4. Linking Heritage with Innovation

"Proposals should take a holistic design approach for the whole site, recognising both the sensitivity of the context, and the necessity to make contemporary interventions in order to deliver its considerable future potential."

York is internationally known as a historic City. It is a unique place with an unrivalled historic environment, where 2000 years of history are clearly visible in the City today. York's history includes significant Roman, Viking, Medieval, Georgian, Victorian and C20th epochs. It is a world class heritage City with a wealth of archaeology and an outstanding architectural legacy.

This legacy is a direct product of the creativity and innovation that has characterised the City throughout its history.
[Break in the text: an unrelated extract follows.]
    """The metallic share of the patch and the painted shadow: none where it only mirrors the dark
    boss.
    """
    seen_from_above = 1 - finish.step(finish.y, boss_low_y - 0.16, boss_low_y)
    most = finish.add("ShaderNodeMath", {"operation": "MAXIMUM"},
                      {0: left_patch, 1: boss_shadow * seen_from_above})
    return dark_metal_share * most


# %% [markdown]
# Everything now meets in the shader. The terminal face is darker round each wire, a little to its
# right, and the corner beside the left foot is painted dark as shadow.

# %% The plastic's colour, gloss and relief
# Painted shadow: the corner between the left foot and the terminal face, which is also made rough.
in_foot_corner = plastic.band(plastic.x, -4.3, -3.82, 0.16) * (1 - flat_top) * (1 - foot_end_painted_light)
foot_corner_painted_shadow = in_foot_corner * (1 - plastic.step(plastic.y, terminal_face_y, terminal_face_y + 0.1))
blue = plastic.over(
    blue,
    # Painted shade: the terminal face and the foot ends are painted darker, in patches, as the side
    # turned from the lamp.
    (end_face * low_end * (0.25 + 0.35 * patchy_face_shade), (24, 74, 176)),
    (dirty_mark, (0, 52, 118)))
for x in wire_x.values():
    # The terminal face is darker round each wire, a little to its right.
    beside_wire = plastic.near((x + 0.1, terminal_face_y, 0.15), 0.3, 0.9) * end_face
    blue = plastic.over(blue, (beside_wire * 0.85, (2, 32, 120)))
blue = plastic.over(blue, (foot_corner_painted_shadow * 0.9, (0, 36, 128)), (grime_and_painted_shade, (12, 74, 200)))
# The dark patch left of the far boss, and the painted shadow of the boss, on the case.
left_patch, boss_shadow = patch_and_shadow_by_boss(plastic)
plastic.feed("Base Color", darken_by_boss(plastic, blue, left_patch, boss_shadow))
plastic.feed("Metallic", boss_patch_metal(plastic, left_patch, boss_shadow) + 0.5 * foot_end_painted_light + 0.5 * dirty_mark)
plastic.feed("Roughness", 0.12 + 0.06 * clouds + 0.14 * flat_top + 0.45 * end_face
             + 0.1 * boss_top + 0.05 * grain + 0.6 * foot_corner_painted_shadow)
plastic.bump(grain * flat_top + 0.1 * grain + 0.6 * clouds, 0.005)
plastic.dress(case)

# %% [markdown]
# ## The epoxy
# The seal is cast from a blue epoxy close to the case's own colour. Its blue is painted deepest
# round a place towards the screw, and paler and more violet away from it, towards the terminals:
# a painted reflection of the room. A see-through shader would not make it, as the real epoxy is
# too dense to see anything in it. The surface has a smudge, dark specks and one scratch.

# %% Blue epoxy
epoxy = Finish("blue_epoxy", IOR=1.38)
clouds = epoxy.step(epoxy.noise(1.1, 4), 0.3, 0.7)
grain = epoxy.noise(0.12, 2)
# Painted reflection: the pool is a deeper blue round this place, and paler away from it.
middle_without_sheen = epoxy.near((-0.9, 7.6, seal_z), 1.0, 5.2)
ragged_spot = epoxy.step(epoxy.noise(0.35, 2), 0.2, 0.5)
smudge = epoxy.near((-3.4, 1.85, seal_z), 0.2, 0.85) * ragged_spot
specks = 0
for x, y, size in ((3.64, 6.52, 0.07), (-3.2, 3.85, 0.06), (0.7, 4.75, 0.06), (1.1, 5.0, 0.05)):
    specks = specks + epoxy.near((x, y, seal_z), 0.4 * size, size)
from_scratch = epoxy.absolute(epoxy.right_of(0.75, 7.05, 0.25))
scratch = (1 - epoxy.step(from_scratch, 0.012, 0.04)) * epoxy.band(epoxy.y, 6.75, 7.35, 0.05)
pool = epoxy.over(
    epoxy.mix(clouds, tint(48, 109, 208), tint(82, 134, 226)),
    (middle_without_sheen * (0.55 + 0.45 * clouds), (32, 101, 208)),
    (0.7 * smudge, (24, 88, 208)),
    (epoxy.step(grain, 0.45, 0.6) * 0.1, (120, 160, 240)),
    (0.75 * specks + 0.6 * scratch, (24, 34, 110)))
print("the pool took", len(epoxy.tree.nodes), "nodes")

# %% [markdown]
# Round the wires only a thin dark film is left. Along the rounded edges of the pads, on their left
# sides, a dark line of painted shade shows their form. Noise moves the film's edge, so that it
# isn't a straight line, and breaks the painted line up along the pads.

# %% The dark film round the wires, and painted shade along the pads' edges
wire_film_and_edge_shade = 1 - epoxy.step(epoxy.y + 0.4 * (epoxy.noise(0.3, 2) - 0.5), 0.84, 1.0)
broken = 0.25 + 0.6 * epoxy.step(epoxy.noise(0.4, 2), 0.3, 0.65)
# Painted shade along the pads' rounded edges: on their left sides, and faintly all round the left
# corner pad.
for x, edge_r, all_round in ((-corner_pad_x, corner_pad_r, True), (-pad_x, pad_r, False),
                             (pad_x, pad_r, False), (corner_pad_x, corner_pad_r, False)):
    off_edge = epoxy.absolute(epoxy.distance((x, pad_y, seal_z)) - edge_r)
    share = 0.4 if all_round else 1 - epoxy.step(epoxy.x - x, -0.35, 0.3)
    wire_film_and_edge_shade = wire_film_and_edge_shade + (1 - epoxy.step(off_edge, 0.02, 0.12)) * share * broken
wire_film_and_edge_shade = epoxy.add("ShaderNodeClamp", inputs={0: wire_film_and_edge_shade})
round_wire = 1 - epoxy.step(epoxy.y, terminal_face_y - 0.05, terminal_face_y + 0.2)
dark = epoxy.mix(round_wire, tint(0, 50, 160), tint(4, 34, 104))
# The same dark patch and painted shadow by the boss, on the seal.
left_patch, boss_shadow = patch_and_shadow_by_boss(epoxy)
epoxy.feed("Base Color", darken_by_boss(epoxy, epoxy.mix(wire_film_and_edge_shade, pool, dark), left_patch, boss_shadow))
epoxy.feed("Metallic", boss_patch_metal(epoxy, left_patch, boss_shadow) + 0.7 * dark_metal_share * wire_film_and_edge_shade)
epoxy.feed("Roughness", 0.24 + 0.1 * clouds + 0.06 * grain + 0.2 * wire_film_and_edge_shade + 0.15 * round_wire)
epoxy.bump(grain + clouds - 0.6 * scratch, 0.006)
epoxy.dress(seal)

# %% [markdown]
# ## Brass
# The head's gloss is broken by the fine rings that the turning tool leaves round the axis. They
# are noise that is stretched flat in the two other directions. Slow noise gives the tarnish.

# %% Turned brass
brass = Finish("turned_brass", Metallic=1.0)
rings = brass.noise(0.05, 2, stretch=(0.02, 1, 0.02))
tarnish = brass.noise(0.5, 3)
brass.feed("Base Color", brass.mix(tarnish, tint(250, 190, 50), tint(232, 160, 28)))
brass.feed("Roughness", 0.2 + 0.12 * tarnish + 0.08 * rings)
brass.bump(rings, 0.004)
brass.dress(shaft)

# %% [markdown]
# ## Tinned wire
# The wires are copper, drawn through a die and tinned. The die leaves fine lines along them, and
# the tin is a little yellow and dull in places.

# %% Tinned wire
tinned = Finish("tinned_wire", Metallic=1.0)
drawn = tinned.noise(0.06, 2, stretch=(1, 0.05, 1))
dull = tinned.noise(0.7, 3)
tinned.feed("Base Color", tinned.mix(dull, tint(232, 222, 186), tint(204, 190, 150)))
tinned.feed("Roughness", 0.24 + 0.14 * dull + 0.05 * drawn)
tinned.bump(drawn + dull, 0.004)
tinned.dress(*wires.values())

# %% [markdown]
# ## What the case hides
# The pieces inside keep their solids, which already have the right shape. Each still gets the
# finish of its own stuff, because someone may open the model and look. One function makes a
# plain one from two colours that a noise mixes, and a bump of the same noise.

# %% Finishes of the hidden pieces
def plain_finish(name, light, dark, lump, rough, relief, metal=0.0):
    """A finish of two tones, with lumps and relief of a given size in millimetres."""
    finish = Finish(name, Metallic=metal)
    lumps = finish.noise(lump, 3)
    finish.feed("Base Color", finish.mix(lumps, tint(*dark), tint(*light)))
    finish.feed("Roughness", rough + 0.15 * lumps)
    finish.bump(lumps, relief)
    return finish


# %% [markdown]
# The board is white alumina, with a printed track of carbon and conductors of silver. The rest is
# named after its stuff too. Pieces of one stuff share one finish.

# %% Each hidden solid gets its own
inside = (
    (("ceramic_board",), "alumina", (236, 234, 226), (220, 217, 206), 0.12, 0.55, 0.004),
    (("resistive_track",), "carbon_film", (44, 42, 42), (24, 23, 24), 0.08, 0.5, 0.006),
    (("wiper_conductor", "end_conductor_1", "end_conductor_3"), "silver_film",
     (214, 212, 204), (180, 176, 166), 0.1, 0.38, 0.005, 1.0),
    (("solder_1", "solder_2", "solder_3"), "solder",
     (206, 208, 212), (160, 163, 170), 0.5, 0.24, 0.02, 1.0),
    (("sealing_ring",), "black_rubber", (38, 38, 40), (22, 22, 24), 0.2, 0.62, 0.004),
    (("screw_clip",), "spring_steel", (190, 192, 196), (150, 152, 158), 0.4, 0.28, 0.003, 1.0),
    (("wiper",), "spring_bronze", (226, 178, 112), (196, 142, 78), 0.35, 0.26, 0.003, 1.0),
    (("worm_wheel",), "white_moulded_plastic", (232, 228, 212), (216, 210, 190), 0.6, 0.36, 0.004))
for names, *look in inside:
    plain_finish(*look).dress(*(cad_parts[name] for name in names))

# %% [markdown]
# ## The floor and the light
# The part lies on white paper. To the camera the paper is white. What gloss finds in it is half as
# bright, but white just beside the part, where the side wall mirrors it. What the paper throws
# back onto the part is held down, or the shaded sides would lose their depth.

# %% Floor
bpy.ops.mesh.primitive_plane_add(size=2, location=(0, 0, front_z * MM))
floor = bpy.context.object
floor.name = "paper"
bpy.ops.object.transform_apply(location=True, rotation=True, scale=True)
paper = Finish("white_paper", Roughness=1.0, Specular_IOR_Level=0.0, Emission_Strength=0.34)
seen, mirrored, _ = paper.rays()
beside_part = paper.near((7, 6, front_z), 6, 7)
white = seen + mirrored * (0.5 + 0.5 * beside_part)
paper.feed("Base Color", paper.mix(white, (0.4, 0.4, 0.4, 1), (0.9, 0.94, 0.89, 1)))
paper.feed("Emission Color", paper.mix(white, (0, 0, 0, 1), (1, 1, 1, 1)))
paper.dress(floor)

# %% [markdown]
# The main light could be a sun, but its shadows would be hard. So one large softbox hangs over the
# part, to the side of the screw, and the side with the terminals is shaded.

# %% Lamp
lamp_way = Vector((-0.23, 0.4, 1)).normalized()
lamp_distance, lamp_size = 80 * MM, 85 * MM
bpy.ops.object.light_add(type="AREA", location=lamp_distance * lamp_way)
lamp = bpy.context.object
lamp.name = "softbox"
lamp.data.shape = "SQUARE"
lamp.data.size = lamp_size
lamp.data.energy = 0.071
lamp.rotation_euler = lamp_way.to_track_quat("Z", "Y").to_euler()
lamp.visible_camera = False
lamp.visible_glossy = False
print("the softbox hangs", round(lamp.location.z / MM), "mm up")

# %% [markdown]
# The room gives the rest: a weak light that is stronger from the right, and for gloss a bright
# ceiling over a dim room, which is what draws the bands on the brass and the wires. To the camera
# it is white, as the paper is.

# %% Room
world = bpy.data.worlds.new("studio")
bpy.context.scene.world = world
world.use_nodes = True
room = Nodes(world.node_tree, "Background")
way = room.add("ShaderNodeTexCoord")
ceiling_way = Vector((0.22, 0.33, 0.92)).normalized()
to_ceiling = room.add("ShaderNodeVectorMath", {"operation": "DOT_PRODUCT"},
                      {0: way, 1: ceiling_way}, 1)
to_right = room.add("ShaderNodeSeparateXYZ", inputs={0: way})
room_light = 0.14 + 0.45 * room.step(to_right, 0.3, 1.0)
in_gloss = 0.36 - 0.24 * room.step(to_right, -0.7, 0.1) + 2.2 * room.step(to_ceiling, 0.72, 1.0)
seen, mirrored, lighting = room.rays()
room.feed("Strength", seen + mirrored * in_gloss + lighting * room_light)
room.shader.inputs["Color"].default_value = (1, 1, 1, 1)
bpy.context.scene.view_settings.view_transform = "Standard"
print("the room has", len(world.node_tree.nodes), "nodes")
York has also comprehensively demonstrated to the world both the educational and the commercial advantages to be gained from sympathetic, scholarly yet popular interpretations of the City's past. The Jorvik Viking Centre was a world leader in heritage interpretation when it opened in 1984, and the City's cultural and heritage offer continues to be an important commercial element today.

There is a clear opportunity to link the City's heritage assets with innovation, and strategies to support the development of creative industries that exploit innovative synergies between traditional skills (e.g. crafts and conservation) and the application of new technologies.

The Purcell Miller Tritton options appraisal report was a necessary first step in progressing this agenda for the Guildhall. The Statement of Heritage Significance is key, and the views analysis important in considering the riverside setting. However, the propositions set out in the options appraisal are only indicative. They are options that the council would support, but not exhaustive or precluding of other viable options.

We are now seeking compatible uses patterns and innovative approaches to realise the significant potential of the complex for the future.